L’Eglise va plus loin en évoquant les relations entre les autorités burundaises et ses partenaires classiques financiers qui ne sont pas également au beau fixe : « Cette situation n’a que pour conséquence l’accroissement de la misère et de la pauvreté d’un peuple déjà meurtri. » Et de se demander si cette option prise par le pouvoir de museler ses citoyens est digne d’un dirigeant politique qui se dit mandaté par la volonté divine. Recourant à la parole biblique, Mgr Banshimiyubusa met en garde : « Ils sont plus redevables, ceux à qui Dieu a donné plus que d’autres. » L’Eglise appelle au dialogue inclusif d’autant plus que le gouvernement s’estime prêt : « Les actes doivent suivre les paroles. »
Le Fnl exhorte des enquêtes neutres
« Lorsque le gouvernement bombarde l’opinion de ses communiqués intempestifs, le parti Fnl se demande si leurs signataires savent que les Burundais n’avalent plus n’importe quelles couleuvres », déclare Aimé Magera, porte-parole d’Agathon Rwasa.
L’existence des fosses communes au Burundi, persiste et signe M. Magera, est une réalité : « Parmi les corps sans vie ensevelis dans ces charniers, figurent des centaines de milliers de militants du Fnl, tués depuis que le parti Cndd-Fdd est aux affaires. » Ceux qui s’évertuent, poursuit-il, notamment le tandem tapageur Nyabenda- Ndabirabe, respectivement président et porte-parole du parti présidentiel, à nier ou à dénaturer cette triste évidence sont à traiter comme de vrais ennemis du peuple : « Nul ne peut oublier les scènes horribles de 2006 où des militants Fnl ont été sauvagement torturés et exposés en plein stade de Bujumbura, sous un soleil de plomb. »

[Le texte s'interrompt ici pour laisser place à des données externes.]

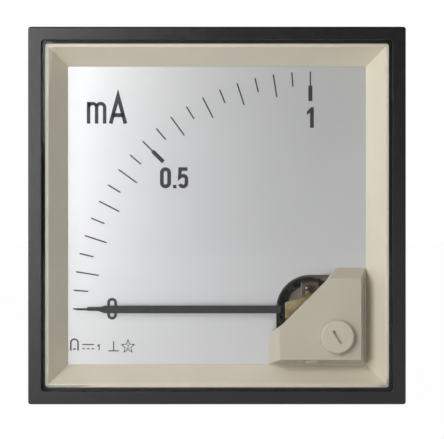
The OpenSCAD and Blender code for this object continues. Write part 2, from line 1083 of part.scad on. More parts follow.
module movement_frame() {
    color("#a7aaac")
        from_pivot()
            difference() {
                union() {
                    slab(yoke_y1, yoke_y1 + 1.8)
                        frame_outline(0);
                    // Rim, pads and ring of full height
                    slab(yoke_y1, frame_y1) {
                        difference() {
                            frame_outline(0);
                            frame_outline(1.4);
                        }
                        circle(rear_foot_at + rear_foot_r + 0.3);
                        for (at = frame_screw_at)
                            translate(at)
                                circle(boss_d / 2);
                        for (at = [[dial_screw_u, dial_screw_v], [-dial_screw_v, -dial_screw_u]])
                            translate(at)
                                circle(2.2);
                    }
                }
                rod(frame_hole_r, yoke_y1 - cut, frame_y1 + cut);
                for (at = frame_screw_at)
                    translate([at[0], 0, at[1]])
                        rod(frame_screw_r + 0.15, yoke_y1 - cut, frame_y1 + cut);
                for (at = [[dial_screw_u, dial_screw_v], [-dial_screw_v, -dial_screw_u]])
                    translate([at[0], 0, at[1]])
                        rod(1 + screw_gap, yoke_y1 - cut, frame_y1 + cut);
                for (angle = [135, 315])
                    turned_by(angle)
                        translate([(yoke_r0 + yoke_r1) / 2, 0, 0])
                            rod(small_screw_r + 0.1, yoke_y1 - cut, frame_y1 + cut);
                for (angle = [45, 225])
                    turned_by(angle)
                        translate([rear_foot_at, 0, 0])
                            rod(small_screw_r, yoke_y1 - cut, frame_y1 + cut);
            }
}

module frame_screws() {
    color("#8c8f92")
        for (at = frame_screw_at)
            from_pivot(at)
                slotted_screw(frame_screw_r, 2.7, yoke_y1 - 1.8, yoke_y1, frame_y1 + 8);
}

// ---- bridges and bearings ----

module front_bridge_outline() {
    for (angle = [45, 225])
        rotate(angle)
            translate([pillar_at, 0])
                circle(1.5);
    rotate(45)
        square([2 * pillar_at, 3], center = true);
    rotate(45)
        square([9, 5], center = true);
    polygon([[-6.75, -2.4], [-6.75, 1.9], [-3.9, 2.7], [0, 3.95], [2.6, 4.4], [3, -1], [-1, -3]]);
}

module front_bridge() {
    color("#c9a53f")
        from_pivot()
            difference() {
                union() {
                    slab(bridge_y0, bridge_y1)
                        front_bridge_outline();
                    rod(boss_r, bridge_y1, boss_y1);
                }
                rod(jewel_screw_r, bridge_y0 - cut, boss_y1 + cut);
                for (angle = [45, 225])
                    turned_by(angle)
                        translate([pillar_at, 0, 0])
                            rod(small_screw_r + screw_gap, bridge_y0 - cut, bridge_y1 + cut);
            }
}

module bridge_pillars() {
    color("#b99b4e")
        for (angle = [45, 225])
            from_pivot()
                turned_by(angle)
                    translate([pillar_at, 0, 0])
                        slab(bridge_y1, yoke_y0)
                            difference() {
                                circle(pillar_r);
                                circle(small_screw_r - 0.2 + screw_gap);
                            }
}

module front_bridge_screws() {
    color("#8c8f92")
        for (angle = [45, 225])
            from_pivot()
                turned_by(angle)
                    translate([pillar_at, 0, 0])
                        slotted_screw(small_screw_r - 0.2, 1.2, bridge_y0 - 0.8, bridge_y0, yoke_y0 + 2.5);
}

module rear_bridge() {
    color("#c9a53f")
        from_pivot()
            difference() {
                union() {
                    slab(rear_bridge_y0, rear_bridge_y1) {
                        rotate(45)
                            square([2 * rear_foot_at, 2 * rear_foot_r], center = true);
                        rotate(45)
                            square([14, 5], center = true);
                        // Ear that the internal lead is soldered to
                        polygon([
                            [ear_at[0] - 0.9, ear_at[1] + 0.9],
                            [ear_at[0] - 0.9, ear_at[1] - 0.9],
                            [-rear_foot_at * 0.707, -rear_foot_at * 0.707 - 1],
                            [-rear_foot_at * 0.707 + 1.5, -rear_foot_at * 0.707 + 1.5]
                        ]);
                    }
                    for (angle = [45, 225])
                        turned_by(angle)
                            translate([rear_foot_at, 0, 0])
                                rod(rear_foot_r, frame_y1, rear_bridge_y1);
                }
                rod(jewel_screw_r, rear_bridge_y0 - cut, rear_bridge_y1 + cut);
                turned_by(spring_end_angle)
                    translate([anchor_at, 0, 0])
                        rod(1, rear_bridge_y0 - cut, rear_bridge_y1 + cut);
                for (angle = [45, 225])
                    turned_by(angle)
                        translate([rear_foot_at, 0, 0])
                            rod(small_screw_r + screw_gap, frame_y1 - cut, rear_bridge_y1 + cut);
            }
}

module rear_bridge_screws() {
    color("#8c8f92")
        for (angle = [45, 225])
            from_pivot()
                turned_by(angle)
                    translate([rear_foot_at, 0, 0])
                        rear_screw(small_screw_r, 1.4, yoke_y1 + 0.5, rear_bridge_y1, rear_bridge_y1 + 0.9);
}

// The jewel sits in the inner end of each jewel screw
module jewel_screw(y_outer, y_inner) {
    outward = sign(y_outer - y_inner);
    low = min(y_outer, y_inner);
    high = max(y_outer, y_inner);
    pocket = y_inner + outward * jewel_len;
    slot = y_outer - outward * 0.6;
    difference() {
        rod(jewel_screw_r, low, high);
        rod(jewel_r, min(pocket, y_inner - outward * cut), max(pocket, y_inner - outward * cut));
        translate([-2 * jewel_screw_r, min(slot, y_outer + outward * cut), -0.25])
            cube([4 * jewel_screw_r, 0.6 + cut, 0.5]);
    }
}

module jewel_screws() {
    color("#b08f3c")
        from_pivot() {
            jewel_screw(bridge_y0 - 1.3, dial_y - 1.1);
            jewel_screw(rear_bridge_y1 + 1.3, coil_y1 + 1.95);
        }
}

module jewel(y_open, outward) {
    turned()
        polygon([
            [0, y_open + outward * 0.65],
            [0.1, y_open + outward * 0.6],
            [0.55, y_open],
            [jewel_r, y_open],
            [jewel_r, y_open + outward * jewel_len],
            [0, y_open + outward * jewel_len]
        ]);
}

module bearing_jewels() {
    color("#b8476a")
        from_pivot() {
            jewel(dial_y - 1.1, -1);
            jewel(coil_y1 + 1.95, 1);
        }
}

module lock_nuts() {
    color("#b08f3c")
        from_pivot()
            for (y = [bridge_y0 - lock_nut_t, rear_bridge_y1])
                difference() {
                    hex(lock_nut_af, y, y + lock_nut_t);
                    rod(jewel_screw_r, y - cut, y + lock_nut_t + cut);
                }
}

module spring_anchor() {
    color("#c2a04c")
        from_pivot()
            turned_by(spring_end_angle) {
                translate([anchor_at - anchor_w / 2, rear_spring_y - 0.2, -anchor_w / 2])
                    cube([anchor_w, rear_bridge_y0 - rear_spring_y, anchor_w]);
                translate([anchor_at, 0, 0])
                    rod(0.5, rear_bridge_y0 - 0.4, anchor_tail_y);
            }
}

module anchor_bush() {
    color("#e8e4d6")
        from_pivot()
            turned_by(spring_end_angle)
                translate([anchor_at, 0, 0])
                    difference() {
                        union() {
                            rod(1, rear_bridge_y0, rear_bridge_y1);
                            rod(1.4, rear_bridge_y1, rear_bridge_y1 + 0.5);
                        }
                        rod(0.5, rear_bridge_y0 - cut, rear_bridge_y1 + 1);
                    }
}

// ---- wiring and terminals ----

// A round wire through a list of points, each step along one axis
module wire(points) {
    for (i = [0:len(points) - 2]) {
        step = points[i + 1] - points[i];
        translate(points[i])
            rotate([0, abs(step[0]) > 0 ? sign(step[0]) * 90 : (step[2] < 0 ? 180 : 0), 0])
                rotate([abs(step[1]) > 0 ? -sign(step[1]) * 90 : 0, 0, 0])
                    cylinder(h = norm(step), r = lead_r, $fn = 24);
        if (i > 0)
            translate(points[i])
                sphere(lead_r, $fn = 24);
    }
}

module lead_to_bridge() {
    end = [pivot + ear_at[0], rear_bridge_y1, -pivot + ear_at[1]];
    color("#b7352c")
        wire([
            [-terminal_dx, lead_y, tag_z + 3],
            [-terminal_dx, lead_y, end[2]],
            [end[0], lead_y, end[2]],
            end
        ]);
}

module lead_to_anchor() {
    along = anchor_at * cos(spring_end_angle);
    end = [pivot + along, anchor_tail_y, -pivot + along];
    color("#2d4f8c")
        wire([
            [terminal_dx, lead_y, tag_z + 3],
            [terminal_dx, lead_y, end[2]],
            [end[0], lead_y, end[2]],
            end
        ]);
}

module solder_tags() {
    color("#c8c6bd")
        for (x = [-terminal_dx, terminal_dx])
            translate([x, 0, terminal_z])
                slab(floor_y - tag_t, floor_y)
                    difference() {
                        union() {
                            circle(4);
                            translate([-1.6, -tag_len])
                                square([3.2, tag_len]);
                        }
                        circle(stud_r + washer_gap);
                        translate([0, -tag_len + 1.4])
                            circle(0.7);
                    }
}

module on_studs() {
    for (x = [-terminal_dx, terminal_dx])
        translate([x, 0, terminal_z])
            children();
}

// Each stud has its thread's mean radius where nuts engage it, and its full radius on the free end
module terminal_studs() {
    head_y0 = floor_y - tag_t - stud_head_t;
    free_y0 = nuts_end_y + 0.3;
    end_y = nuts_end_y + stud_free_len;
    color("#c5c1b0")
        on_studs() {
            hex(nut_af, head_y0, head_y0 + stud_head_t);
            turned()
                polygon([
                    [0, head_y0 + 1],
                    [stud_mean_r, head_y0 + 1],
                    [stud_mean_r, free_y0],
                    [stud_r, free_y0],
                    [stud_r, end_y - stud_chamfer],
                    [stud_r - stud_chamfer, end_y],
                    [0, end_y]
                ]);
        }
}

module terminal_washers() {
    color("#c5c1b0")
        on_studs()
            slab(body_depth, body_depth + washer_t)
                difference() {
                    circle(4.5);
                    circle(stud_r + washer_gap);
                }
}

module terminal_nuts() {
    low_y = body_depth + washer_t;
    color("#c5c1b0")
        on_studs()
            for (y = [low_y, low_y + nut_t + clamp_t])
                difference() {
                    hex(nut_af, y, y + nut_t);
                    rod(stud_mean_r, y - cut, y + nut_t + cut);
                }
}

module wire_clamps() {
    y = body_depth + washer_t + nut_t;
    color("#c5c1b0")
        on_studs()
            difference() {
                union() {
                    translate([-5.2, y, -4.5])
                        cube([10.4, clamp_t, 9]);
                    for (x = [-5.2, 4.4])
                        translate([x, y - 1.4, -4.5])
                            cube([0.8, 1.4 + clamp_t, 9]);
                }
                rod(stud_r + washer_gap, y - cut, y + clamp_t + cut);
            }
}

housing();
bezel_frame();
window_glass();
inner_surround();
dial_plate();
dial_pillars();
dial_screws();
corner_cover();
zero_button();
zero_lever();
lever_ring();
front_hairspring();
rear_hairspring();
pointer();
balance_cross();
balance_weights();
spring_collets();
front_staff();
rear_staff();
coil_former();
coil_winding();
core_magnet();
core_supports();
yoke_ring();
yoke_screws();
movement_frame();
frame_screws();
front_bridge();
bridge_pillars();
front_bridge_screws();
rear_bridge();
rear_bridge_screws();
jewel_screws();
bearing_jewels();
lock_nuts();
spring_anchor();
anchor_bush();
lead_to_bridge();
lead_to_anchor();
solder_tags();
terminal_studs();
terminal_washers();
terminal_nuts();
wire_clamps();
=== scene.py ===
import json
import math

import bmesh
import bpy
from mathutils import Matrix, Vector


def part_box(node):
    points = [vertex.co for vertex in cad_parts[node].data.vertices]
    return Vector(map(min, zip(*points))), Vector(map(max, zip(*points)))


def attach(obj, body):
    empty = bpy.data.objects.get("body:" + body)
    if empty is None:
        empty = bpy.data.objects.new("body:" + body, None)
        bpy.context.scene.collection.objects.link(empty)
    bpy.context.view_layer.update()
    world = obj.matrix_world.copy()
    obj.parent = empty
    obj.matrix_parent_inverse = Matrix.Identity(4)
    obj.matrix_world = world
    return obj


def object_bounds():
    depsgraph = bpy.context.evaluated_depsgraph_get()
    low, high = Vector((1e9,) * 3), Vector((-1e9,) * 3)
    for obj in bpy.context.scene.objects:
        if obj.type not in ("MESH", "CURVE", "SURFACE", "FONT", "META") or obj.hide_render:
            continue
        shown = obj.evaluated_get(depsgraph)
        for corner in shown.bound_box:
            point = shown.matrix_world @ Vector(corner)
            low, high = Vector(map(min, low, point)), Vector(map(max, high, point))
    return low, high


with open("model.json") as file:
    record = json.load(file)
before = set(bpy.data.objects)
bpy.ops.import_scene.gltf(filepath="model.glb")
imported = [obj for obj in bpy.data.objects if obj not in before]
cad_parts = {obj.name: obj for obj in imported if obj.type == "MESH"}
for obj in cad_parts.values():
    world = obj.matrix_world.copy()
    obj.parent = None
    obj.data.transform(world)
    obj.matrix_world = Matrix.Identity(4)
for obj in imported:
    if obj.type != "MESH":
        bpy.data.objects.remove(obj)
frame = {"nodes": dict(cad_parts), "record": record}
cad_low, cad_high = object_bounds()

MM = 0.001
BODY = "meter_body"
MOVING_BODY = "moving_element"
WHITE = (1.0, 1.0, 1.0, 1.0)


# ---- camera ----

CAMERA_DISTANCE = 0.400
LENS_MM = 127.7
LENS_SHIFT = (0.0113, -0.0090)


def make_camera():
    """A long lens in front of the middle of the dial."""
    data = bpy.data.cameras.new("camera")
    data.sensor_width = 36.0
    data.lens = LENS_MM
    data.shift_x, data.shift_y = LENS_SHIFT
    data.clip_start = 0.01
    data.clip_end = 20.0
    cam = bpy.data.objects.new("camera", data)
    cam.location = (0.0, cad_low[1] - CAMERA_DISTANCE, 0.0)
    cam.rotation_euler = (math.radians(90), 0.0, 0.0)
    bpy.context.scene.collection.objects.link(cam)
    bpy.context.scene.camera = cam


make_camera()


# ---- node helpers ----

# Sockets of the colour mixer: its factor, its two colours and its result
MIX_FACTOR, MIX_A, MIX_B, MIX_RESULT = 0, 6, 7, 2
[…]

Aimé Magera se souvient de ces vieilles mamans arrêtées, amassées dans les quartiers du nord de Bujumbura et exposées sur place publique pour les humilier davantage avant d’être jetées en prison ou de finir leur vie ici- bas dans les rivières du pays.
Selon lui, depuis trente six ans, son parti a été toujours l’avant-garde des combattants de la démocratie et aujourd’hui plus que jamais, il reste fidèle à sa ligne de conduite : celle de défendre les acquis du peuple dont celui d’Arusha qui consacre les mandats présidentiels à deux seulement.

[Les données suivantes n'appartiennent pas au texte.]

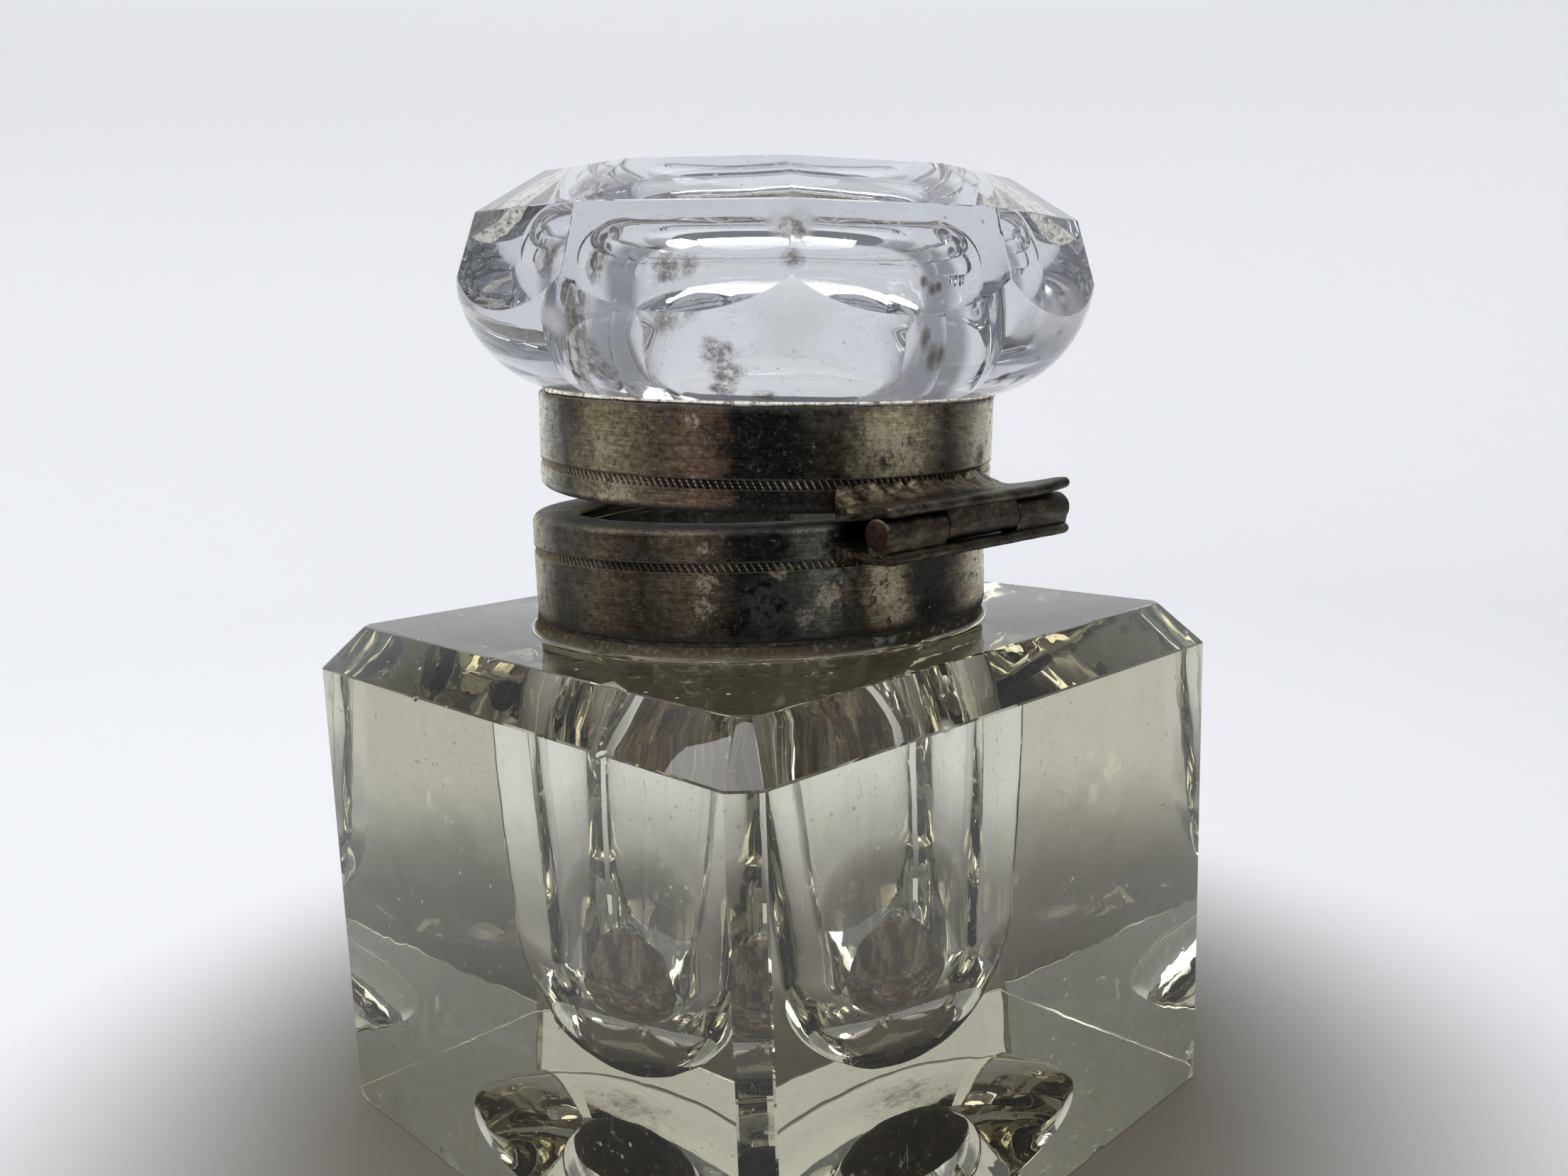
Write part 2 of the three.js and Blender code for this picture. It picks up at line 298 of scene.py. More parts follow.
def loft(sections):
    """A closed bmesh skin over rings of equal length, capped at both ends."""
    bm = bmesh.new()
    rings = [[bm.verts.new(p) for p in section] for section in sections]
    count = len(rings[0])
    for first, second in zip(rings, rings[1:]):
        for i in range(count):
            j = (i + 1) % count
            bm.faces.new((first[i], first[j], second[j], second[i]))
    for ring in (rings[0], rings[-1]):
        middle = bm.verts.new(sum((v.co for v in ring), Vector()) / count)
        for i in range(count):
            bm.faces.new((ring[i], ring[(i + 1) % count], middle))
    return bm


# ---- glass pieces


def cut_square(half, cut, z):
    """The corners of a square with cut corners."""
    points = []
    for turn in range(4):
        c, s = round(math.cos(turn * math.pi / 2)), round(math.sin(turn * math.pi / 2))
        for x, y in ((half, half - cut), (half - cut, half)):
            points.append((x * c - y * s, x * s + y * c, z))
    return points


def pressed_glass(angle, radius, z):
    """Slow ripples left in a moulded surface."""
    p = Vector((math.cos(angle) * 1.3, math.sin(angle) * 1.3, z * 0.09))
    return 0.09 * noise.noise(p) * min(1.0, radius / 8)


def build_block():
    """The glass block with its neck, ink well and ground hollow."""
    bm = hull(
        cut_square(BLOCK_HALF, CORNER_CUT, 0)
        + cut_square(BLOCK_HALF, CORNER_CUT, SHOULDER_TOP - BEVEL_DROP)
        + cut_square(BLOCK_HALF - BEVEL_INSET, TOP_CORNER_CUT, SHOULDER_TOP)
    )
    soften_edges(bm, 0.09)
    block = make_object("cut_glass_block", bm)
    fillet_r = SEAT_RADIUS + SEAT_FILLET
    neck = (
        [(0, SHOULDER_TOP - 2), (fillet_r, SHOULDER_TOP - 2)]
        + arc(fillet_r, SHOULDER_TOP + SEAT_FILLET, SEAT_FILLET, SEAT_FILLET, 270, 180, 8)
        + [(SEAT_RADIUS, SHOULDER_TOP + SEAT_HEIGHT), (NECK_RADIUS, SHOULDER_TOP + SEAT_HEIGHT)]
        + arc(NECK_RADIUS - NECK_LIP, NECK_TOP - NECK_LIP, NECK_LIP, NECK_LIP, 0, 90, 6)
        + [(0, NECK_TOP)]
    )
    combine(block, make_object("neck", revolve(neck)), "UNION")
    combine(block, make_object("well", revolve(well_profile(), wobble=pressed_glass)), "DIFFERENCE")
    combine(block, make_object("recess", revolve(recess_profile())), "DIFFERENCE")
    for centre, radii, turn in BLOCK_CHIPS:
        chip(block, centre, radii, turn, centre[0])
    shade(block, 20)
    return block


def well_profile():
    """The ink space: a bowl under a slightly tapered bore."""
    bowl = arc(0, WELL_WAIST_Z, WELL_WAIST, WELL_WAIST_Z - WELL_FLOOR_Z, 270, 360, 26)
    bowl[0] = (0, WELL_FLOOR_Z)
    wall_top = NECK_TOP - 12
    steps = 10
    wall = []
    for i in range(1, steps + 1):
        t = i / steps
        radius = WELL_WAIST + (WELL_MOUTH - WELL_WAIST) * math.sin(t * math.pi / 2)
        wall.append((radius, WELL_WAIST_Z + (wall_top - WELL_WAIST_Z) * t))
    return bowl + wall + [(WELL_MOUTH, NECK_TOP + 1), (0, NECK_TOP + 1)]


def recess_profile():
    """The ground hollow under the block."""
    edge = RECESS_RADIUS - RECESS_RIM
    rise = RECESS_DEPTH - RECESS_RIM_DEPTH
    ball = (edge ** 2 + rise ** 2) / (2 * rise)
    start = math.degrees(math.acos(edge / ball))
    dome = arc(0, RECESS_DEPTH - ball, ball, ball, start, 90, 24)
    return [(0, -1), (RECESS_RADIUS, -1), (RECESS_RADIUS, 0)] + dome[:-1] + [(0, RECESS_DEPTH)]


# Where flakes are missing from the block: centre, radii and turn.
BLOCK_CHIPS = (
    ((25.0, -25.0, 0.2), (1.5, 1.5, 1.9), 0.4),
    ((-25.2, 25.0, 1.6), (1.5, 1.3, 2.6), 0.9),
    ((-24.6, 25.3, 5.0), (0.8, 0.9, 1.5), 2.1),
    ((24.9, 24.9, 0.1), (0.9, 0.9, 0.7), 1.2),
    ((25.1, 12.6, 36.3), (0.25, 0.7, 0.3), 0.3),
    ((8.2, 25.1, 36.4), (0.6, 0.25, 0.3), 0.1),
    ((25.1, -9.0, 36.2), (0.2, 0.5, 0.25), 0.2),
    ((22.3, -3.0, 39.5), (0.3, 0.5, 0.2), 0.5),
    ((-6.0, 22.3, 39.5), (0.6, 0.3, 0.2), 0.1),
    ((25.1, 4.0, 0.0), (0.4, 0.9, 0.4), 0.1),
    ((-9.0, 25.1, 0.0), (1.0, 0.4, 0.4), 0.1),
    ((-25.1, -25.0, 0.0), (0.8, 0.8, 1.1), 0.7),
    ((-25.1, 6.0, 36.3), (0.25, 0.6, 0.3), 0.2),
)


def lid_outline(radius, z):
    """The ten corners of the lid at one height."""
    return [
        (
            LID_CENTRE[0] + radius * math.cos(LID_TURN + 2 * math.pi * i / LID_SIDES),
            LID_CENTRE[1] + radius * math.sin(LID_TURN + 2 * math.pi * i / LID_SIDES),
            z,
        )
        for i in range(LID_SIDES)
    ]


def lid_point(degrees, radius, z):
    """A point of the lid, by its direction from the front corner."""
    a = math.radians(FRONT + degrees)
    return (LID_CENTRE[0] + radius * math.cos(a), LID_CENTRE[1] + radius * math.sin(a), z)


def lid_spots(*rows):
    """Places and sizes on the lid, from rows of direction, radius, height and size."""
    return [(lid_point(degrees, radius, z), size) for degrees, radius, z, size in rows]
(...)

Pour le porte-parole d’Agathon Rwasa, la dernière rencontre avec le Secrétaire Général des Nations Unies est un message clair envers les autorités de Bujumbura et les partis satellites qui se sont vus refuser l’accès aux entretiens avec cette haute personnalité.
Face aux options ouvertement bellicistes de Bujumbura, Aimé Magera leur demande de bien guider au lieu de dérouter les enquêteurs internationaux dans le contexte d’un discours officiel s’inscrivant dans la logique d’accuser l’opposition et de brouiller les pistes en enterrant précipitamment les restes des corps déterrés : « Pour établir les responsabilités individuelles dans ces crimes de sang, impardonnables, non amnistiables, la vérité s’impose . »
Manifestement, s’indigne M. Magera, les ténors du CNDD-FDD en connaissent assez sur ces fosses communes : « Nous faire croire que le Rwanda, ou la Belgique ou les Etats Unis ou un autre pays est venu creuser des trous d’une profondeur de dix mètres et y enterrer des dizaines de citoyens à l’insu des forces de l’ordre, de sécurité et de la milice constituée des jeunes du parti présidentiel ‘ Imbonerakure’ relève de l’inacceptable».
Face à ces accusations, le pouvoir de Bujumbura persiste et signe que le torchon ne brûle pas au Burundi. Pour lui, les « chiens » aboient et la caravane passe.